▶ _EXERCISE OBJECTIVE_: Give the number of lines in the data that hold the string "from". Nothing else is needed.

▶ _DATASET ENTRIES_:
— START —

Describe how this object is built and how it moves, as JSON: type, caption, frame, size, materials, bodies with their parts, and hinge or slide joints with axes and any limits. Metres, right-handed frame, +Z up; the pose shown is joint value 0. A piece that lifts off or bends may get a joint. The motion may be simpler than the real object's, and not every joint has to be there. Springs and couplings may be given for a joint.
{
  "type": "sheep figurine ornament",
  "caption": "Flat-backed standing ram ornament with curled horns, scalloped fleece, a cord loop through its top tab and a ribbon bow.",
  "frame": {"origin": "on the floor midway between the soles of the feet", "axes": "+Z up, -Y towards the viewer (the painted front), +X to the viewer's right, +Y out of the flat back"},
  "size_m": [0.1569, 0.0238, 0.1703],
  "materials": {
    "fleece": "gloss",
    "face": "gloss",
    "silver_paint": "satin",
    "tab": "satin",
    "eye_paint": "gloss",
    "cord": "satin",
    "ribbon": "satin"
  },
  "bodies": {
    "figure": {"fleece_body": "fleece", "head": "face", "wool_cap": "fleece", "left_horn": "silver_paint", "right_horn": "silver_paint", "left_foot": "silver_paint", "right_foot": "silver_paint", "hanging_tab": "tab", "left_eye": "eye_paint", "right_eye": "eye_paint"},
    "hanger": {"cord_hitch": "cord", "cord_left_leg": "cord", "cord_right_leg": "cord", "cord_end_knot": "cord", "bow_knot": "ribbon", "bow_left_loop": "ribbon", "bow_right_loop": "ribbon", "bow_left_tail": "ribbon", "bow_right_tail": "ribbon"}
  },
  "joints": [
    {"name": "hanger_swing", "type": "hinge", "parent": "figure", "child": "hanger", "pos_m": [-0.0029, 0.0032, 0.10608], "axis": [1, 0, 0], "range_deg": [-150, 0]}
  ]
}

— END —
— START —

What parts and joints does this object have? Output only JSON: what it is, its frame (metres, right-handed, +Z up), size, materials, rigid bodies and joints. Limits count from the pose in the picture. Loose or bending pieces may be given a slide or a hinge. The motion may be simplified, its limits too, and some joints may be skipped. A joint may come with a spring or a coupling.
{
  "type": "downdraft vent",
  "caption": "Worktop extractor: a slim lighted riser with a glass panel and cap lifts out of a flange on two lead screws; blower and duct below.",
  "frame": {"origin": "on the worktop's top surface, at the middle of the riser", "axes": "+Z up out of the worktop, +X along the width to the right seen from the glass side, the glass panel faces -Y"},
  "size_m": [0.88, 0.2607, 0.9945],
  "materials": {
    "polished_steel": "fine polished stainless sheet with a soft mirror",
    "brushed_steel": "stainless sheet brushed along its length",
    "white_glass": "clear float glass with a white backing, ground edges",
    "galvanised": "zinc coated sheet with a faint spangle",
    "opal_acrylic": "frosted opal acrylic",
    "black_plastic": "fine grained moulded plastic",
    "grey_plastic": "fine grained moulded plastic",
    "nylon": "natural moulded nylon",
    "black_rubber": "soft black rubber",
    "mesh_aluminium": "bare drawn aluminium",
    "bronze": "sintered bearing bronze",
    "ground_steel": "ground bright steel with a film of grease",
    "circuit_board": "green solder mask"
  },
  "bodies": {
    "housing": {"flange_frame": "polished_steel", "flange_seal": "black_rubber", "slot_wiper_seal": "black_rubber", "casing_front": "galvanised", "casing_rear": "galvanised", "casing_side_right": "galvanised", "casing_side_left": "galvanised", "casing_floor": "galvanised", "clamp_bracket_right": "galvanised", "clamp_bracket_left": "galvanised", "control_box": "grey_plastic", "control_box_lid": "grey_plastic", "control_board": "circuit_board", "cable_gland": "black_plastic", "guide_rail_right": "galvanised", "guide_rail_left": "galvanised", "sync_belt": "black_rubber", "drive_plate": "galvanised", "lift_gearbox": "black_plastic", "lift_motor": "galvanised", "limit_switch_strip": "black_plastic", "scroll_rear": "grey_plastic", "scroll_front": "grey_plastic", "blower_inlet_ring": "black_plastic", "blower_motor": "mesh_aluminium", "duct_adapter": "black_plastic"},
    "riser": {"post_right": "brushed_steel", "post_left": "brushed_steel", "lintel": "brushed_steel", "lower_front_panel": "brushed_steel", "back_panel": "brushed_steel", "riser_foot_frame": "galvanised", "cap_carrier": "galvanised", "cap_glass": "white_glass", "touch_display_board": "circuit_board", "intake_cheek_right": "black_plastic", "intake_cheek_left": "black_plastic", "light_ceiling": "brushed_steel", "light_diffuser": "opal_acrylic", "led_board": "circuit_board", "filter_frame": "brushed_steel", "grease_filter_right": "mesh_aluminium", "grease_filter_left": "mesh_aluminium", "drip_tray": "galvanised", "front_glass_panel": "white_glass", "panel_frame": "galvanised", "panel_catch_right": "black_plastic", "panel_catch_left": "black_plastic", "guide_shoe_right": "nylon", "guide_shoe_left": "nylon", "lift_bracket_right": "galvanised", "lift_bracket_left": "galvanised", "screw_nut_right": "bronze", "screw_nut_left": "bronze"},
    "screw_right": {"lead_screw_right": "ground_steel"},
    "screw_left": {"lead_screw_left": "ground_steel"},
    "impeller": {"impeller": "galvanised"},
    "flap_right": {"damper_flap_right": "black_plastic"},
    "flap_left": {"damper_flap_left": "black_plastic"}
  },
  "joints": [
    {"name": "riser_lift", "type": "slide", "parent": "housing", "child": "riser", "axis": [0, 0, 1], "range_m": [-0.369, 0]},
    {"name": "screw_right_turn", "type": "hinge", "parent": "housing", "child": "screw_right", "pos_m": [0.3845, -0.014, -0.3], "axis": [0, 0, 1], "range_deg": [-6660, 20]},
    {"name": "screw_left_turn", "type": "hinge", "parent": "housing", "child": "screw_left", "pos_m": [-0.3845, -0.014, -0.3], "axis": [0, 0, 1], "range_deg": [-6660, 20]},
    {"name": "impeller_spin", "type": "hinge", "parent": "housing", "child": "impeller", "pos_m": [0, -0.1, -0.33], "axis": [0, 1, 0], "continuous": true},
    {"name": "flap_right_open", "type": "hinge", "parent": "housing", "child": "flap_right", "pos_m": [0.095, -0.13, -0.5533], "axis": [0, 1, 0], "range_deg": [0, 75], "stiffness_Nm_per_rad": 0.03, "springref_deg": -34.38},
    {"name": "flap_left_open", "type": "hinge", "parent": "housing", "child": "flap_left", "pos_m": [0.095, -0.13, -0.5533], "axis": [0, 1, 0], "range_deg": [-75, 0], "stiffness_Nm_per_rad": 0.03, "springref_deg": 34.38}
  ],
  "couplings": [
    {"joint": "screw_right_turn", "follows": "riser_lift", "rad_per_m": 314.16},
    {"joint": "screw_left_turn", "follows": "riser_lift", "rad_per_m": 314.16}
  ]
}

— END —
— START —

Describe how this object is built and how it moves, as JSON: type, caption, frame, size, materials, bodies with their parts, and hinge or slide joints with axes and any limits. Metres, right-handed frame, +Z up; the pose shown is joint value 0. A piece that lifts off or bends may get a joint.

— END —

▶ _RESULT OF THIS EXERCISE_: 2